DATA SHOWN:

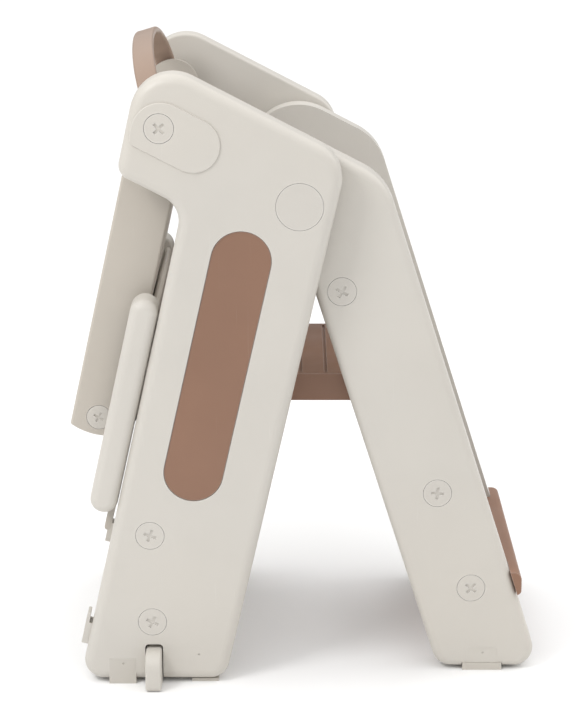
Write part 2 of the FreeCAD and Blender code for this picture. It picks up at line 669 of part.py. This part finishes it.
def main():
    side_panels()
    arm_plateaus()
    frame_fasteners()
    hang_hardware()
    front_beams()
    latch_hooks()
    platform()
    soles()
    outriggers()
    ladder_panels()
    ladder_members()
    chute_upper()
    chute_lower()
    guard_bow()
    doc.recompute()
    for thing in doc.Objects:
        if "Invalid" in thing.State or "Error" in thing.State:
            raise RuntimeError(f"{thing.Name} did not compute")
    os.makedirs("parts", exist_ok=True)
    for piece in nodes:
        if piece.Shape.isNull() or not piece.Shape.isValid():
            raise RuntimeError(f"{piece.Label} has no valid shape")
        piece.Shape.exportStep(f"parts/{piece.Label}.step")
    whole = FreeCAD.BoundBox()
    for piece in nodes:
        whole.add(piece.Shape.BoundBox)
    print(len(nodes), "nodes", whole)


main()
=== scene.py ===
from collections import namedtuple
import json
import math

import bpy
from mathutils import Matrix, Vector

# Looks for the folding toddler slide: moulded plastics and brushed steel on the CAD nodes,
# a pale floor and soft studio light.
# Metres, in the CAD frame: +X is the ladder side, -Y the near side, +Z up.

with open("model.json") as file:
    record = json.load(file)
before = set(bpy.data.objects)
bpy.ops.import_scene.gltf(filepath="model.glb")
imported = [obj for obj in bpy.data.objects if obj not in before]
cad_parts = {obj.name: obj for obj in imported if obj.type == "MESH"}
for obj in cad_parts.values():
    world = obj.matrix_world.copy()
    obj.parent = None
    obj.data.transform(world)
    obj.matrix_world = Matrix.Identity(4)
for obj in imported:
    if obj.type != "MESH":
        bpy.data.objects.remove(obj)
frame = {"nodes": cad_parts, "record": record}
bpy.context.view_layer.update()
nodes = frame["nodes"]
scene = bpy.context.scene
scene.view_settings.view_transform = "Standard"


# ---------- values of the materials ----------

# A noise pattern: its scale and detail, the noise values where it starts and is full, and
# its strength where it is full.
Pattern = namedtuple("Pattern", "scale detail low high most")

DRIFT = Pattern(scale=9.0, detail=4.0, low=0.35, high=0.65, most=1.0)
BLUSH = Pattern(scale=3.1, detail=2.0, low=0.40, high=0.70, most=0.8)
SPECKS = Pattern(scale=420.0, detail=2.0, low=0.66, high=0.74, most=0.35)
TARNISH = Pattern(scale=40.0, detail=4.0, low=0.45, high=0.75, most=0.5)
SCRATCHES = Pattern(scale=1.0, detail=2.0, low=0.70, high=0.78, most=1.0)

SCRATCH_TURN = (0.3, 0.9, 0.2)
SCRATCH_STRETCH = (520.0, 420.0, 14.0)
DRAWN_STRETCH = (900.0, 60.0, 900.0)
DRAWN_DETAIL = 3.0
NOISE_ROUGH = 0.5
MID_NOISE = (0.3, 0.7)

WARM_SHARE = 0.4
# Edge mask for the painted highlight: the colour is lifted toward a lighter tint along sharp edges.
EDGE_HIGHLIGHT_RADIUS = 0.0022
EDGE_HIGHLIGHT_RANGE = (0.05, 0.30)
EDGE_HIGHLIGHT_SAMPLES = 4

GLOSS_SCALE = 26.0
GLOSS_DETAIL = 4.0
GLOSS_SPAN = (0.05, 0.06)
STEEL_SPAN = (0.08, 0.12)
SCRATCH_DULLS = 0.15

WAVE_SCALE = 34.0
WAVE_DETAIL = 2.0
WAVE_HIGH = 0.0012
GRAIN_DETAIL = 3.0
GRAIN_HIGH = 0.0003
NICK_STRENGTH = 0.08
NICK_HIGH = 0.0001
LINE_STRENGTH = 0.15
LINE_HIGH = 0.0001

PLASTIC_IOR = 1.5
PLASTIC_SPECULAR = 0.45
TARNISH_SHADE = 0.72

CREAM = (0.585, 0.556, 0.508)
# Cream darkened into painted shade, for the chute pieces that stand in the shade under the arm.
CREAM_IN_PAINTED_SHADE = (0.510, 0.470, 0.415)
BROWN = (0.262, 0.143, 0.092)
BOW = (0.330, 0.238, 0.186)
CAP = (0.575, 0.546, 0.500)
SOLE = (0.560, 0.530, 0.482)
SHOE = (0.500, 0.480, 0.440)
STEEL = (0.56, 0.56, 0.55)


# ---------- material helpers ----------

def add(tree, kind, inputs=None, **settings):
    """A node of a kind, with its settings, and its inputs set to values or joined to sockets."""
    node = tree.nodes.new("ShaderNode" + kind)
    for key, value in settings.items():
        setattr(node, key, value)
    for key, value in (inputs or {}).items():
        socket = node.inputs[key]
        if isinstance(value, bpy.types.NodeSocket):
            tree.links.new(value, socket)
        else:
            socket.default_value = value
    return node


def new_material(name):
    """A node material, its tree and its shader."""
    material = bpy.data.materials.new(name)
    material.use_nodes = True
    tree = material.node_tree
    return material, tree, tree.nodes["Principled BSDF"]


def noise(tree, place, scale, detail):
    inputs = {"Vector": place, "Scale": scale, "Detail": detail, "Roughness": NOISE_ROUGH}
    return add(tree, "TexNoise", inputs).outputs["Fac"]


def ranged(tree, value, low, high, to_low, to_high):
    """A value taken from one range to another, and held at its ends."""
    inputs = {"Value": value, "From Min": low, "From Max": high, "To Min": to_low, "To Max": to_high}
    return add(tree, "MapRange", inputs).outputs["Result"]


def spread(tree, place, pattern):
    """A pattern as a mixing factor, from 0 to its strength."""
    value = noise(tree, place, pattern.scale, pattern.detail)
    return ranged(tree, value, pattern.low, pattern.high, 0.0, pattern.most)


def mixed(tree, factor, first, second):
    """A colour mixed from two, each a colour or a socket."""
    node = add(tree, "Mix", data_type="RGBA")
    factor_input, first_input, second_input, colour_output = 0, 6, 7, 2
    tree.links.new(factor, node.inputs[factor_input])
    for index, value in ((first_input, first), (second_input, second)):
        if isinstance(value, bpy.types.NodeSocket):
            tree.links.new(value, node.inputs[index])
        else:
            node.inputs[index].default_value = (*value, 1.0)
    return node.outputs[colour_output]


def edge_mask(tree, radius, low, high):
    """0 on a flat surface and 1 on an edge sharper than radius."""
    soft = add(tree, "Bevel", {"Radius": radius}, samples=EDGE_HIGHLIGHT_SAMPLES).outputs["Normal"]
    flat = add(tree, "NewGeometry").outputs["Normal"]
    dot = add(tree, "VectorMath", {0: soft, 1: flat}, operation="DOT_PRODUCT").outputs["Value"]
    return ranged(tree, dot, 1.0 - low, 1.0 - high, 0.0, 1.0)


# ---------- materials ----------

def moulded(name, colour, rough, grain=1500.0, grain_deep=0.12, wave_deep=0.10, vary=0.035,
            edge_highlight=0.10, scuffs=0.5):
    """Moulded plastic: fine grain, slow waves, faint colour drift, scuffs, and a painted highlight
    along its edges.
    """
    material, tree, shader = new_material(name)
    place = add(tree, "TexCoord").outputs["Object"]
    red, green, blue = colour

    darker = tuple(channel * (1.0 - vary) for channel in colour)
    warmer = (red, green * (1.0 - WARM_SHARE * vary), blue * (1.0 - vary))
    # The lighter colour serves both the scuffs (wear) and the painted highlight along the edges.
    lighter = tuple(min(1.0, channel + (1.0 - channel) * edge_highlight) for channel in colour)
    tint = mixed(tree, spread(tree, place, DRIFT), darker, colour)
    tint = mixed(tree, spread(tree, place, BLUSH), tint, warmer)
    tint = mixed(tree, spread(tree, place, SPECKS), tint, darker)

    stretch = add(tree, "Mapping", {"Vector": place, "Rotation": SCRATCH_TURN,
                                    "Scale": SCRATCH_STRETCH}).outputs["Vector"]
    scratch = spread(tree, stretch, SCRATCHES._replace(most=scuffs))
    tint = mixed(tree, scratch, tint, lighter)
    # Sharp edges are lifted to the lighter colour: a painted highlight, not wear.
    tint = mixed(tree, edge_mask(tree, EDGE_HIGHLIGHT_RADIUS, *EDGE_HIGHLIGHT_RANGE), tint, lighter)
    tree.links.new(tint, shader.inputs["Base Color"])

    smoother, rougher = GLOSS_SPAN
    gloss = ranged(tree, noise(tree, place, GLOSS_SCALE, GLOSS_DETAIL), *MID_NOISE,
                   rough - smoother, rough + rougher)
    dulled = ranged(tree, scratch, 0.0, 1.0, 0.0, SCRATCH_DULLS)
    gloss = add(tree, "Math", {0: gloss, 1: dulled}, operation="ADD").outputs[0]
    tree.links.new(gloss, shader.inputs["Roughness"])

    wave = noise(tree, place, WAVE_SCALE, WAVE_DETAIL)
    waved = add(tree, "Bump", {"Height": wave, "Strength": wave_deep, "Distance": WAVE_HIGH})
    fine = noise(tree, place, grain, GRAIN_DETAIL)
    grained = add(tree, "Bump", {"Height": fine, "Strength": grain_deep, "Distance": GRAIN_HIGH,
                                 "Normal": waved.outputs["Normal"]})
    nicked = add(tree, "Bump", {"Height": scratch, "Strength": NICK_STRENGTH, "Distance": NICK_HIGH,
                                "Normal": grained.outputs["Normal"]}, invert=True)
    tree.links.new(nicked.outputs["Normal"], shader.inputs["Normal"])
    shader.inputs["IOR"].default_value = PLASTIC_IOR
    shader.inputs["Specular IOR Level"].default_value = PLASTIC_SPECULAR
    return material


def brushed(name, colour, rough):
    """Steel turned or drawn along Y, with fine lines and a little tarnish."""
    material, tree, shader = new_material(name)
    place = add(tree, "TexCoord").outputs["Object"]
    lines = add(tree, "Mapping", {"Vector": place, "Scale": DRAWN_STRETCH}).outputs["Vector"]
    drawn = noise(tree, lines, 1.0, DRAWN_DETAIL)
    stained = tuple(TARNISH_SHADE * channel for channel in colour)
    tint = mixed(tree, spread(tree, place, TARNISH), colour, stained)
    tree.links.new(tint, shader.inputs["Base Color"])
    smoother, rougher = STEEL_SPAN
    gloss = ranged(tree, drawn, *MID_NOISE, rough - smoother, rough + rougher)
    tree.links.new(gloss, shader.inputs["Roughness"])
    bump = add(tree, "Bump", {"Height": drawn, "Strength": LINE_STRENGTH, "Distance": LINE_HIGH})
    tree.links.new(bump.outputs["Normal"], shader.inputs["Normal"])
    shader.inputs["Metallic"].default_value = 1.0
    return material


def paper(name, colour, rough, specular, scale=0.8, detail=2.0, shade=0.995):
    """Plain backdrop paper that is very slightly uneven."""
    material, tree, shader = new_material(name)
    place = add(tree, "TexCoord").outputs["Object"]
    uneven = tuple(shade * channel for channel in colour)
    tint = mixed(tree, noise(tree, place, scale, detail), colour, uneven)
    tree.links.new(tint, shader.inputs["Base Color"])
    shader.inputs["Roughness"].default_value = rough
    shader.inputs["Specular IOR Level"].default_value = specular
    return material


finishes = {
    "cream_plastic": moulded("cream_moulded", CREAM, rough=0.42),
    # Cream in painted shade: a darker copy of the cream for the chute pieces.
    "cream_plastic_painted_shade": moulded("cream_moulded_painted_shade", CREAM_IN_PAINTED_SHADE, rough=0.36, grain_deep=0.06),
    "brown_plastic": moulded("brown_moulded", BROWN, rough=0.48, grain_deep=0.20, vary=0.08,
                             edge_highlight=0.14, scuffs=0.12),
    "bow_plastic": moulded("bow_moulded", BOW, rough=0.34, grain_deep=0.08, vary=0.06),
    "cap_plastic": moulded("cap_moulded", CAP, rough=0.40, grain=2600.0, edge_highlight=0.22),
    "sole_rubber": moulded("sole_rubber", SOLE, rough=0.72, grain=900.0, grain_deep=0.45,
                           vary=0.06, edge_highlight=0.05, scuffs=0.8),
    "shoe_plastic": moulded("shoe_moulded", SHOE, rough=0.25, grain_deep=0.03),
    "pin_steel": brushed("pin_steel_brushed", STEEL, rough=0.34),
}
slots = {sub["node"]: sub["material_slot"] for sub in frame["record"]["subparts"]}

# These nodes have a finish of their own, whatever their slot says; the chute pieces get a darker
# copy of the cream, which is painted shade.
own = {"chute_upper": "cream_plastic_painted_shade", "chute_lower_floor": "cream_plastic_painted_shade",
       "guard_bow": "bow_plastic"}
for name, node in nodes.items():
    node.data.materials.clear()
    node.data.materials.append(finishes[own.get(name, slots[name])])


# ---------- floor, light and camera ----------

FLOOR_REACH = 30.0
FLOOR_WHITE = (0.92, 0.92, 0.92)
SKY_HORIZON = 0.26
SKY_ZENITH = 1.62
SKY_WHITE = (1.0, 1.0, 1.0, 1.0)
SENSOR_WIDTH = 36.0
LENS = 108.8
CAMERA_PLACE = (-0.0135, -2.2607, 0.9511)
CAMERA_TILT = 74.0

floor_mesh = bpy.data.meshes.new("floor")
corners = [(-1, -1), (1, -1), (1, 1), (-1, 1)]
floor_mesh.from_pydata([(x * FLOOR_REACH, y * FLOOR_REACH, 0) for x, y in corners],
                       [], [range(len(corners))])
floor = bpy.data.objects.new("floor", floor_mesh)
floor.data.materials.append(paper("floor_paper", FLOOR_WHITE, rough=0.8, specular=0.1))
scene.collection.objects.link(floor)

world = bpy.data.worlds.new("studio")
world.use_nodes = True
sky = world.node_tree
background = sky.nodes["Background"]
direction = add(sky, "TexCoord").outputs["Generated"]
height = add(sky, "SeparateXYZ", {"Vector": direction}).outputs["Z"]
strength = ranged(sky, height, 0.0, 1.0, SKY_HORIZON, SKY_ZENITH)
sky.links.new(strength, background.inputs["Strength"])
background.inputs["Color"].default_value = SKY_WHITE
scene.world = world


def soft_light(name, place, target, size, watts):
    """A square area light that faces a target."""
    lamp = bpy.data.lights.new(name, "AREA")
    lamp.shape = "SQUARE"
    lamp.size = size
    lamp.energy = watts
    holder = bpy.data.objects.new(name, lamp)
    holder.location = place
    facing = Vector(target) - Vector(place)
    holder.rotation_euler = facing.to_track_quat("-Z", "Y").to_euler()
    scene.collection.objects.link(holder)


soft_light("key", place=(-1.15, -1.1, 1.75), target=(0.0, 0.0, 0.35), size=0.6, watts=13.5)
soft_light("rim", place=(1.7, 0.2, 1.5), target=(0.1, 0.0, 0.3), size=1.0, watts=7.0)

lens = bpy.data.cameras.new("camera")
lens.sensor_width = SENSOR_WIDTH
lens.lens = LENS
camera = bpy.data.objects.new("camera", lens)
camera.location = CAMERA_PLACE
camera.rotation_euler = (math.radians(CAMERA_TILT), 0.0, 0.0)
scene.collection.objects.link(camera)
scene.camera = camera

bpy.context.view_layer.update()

THE TASK:
Emit, unaltered, the lines from the top of the listing down through the line that holds "bpy.data.objects.remove(obj)"; emit nothing else.

FINISHED ANSWER:
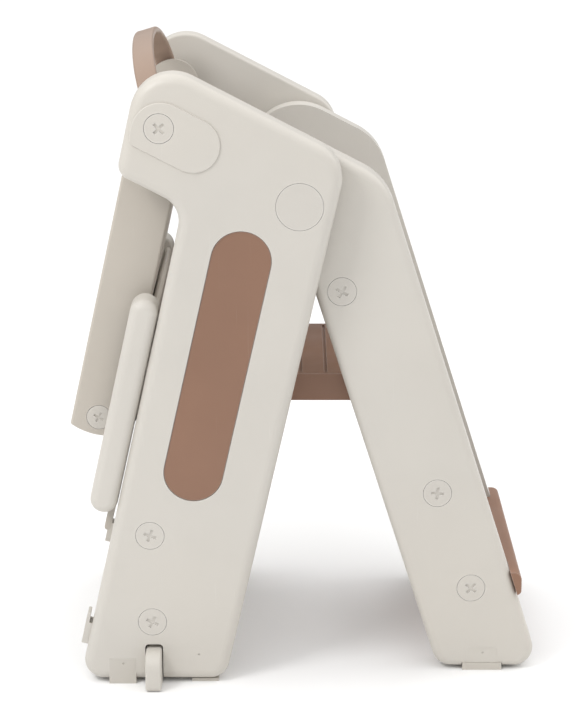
Write part 2 of the FreeCAD and Blender code for this picture. It picks up at line 669 of part.py. This part finishes it.
def main():
    side_panels()
    arm_plateaus()
    frame_fasteners()
    hang_hardware()
    front_beams()
    latch_hooks()
    platform()
    soles()
    outriggers()
    ladder_panels()
    ladder_members()
    chute_upper()
    chute_lower()
    guard_bow()
    doc.recompute()
    for thing in doc.Objects:
        if "Invalid" in thing.State or "Error" in thing.State:
            raise RuntimeError(f"{thing.Name} did not compute")
    os.makedirs("parts", exist_ok=True)
    for piece in nodes:
        if piece.Shape.isNull() or not piece.Shape.isValid():
            raise RuntimeError(f"{piece.Label} has no valid shape")
        piece.Shape.exportStep(f"parts/{piece.Label}.step")
    whole = FreeCAD.BoundBox()
    for piece in nodes:
        whole.add(piece.Shape.BoundBox)
    print(len(nodes), "nodes", whole)


main()
=== scene.py ===
from collections import namedtuple
import json
import math

import bpy
from mathutils import Matrix, Vector

# Looks for the folding toddler slide: moulded plastics and brushed steel on the CAD nodes,
# a pale floor and soft studio light.
# Metres, in the CAD frame: +X is the ladder side, -Y the near side, +Z up.

with open("model.json") as file:
    record = json.load(file)
before = set(bpy.data.objects)
bpy.ops.import_scene.gltf(filepath="model.glb")
imported = [obj for obj in bpy.data.objects if obj not in before]
cad_parts = {obj.name: obj for obj in imported if obj.type == "MESH"}
for obj in cad_parts.values():
    world = obj.matrix_world.copy()
    obj.parent = None
    obj.data.transform(world)
    obj.matrix_world = Matrix.Identity(4)
for obj in imported:
    if obj.type != "MESH":
        bpy.data.objects.remove(obj)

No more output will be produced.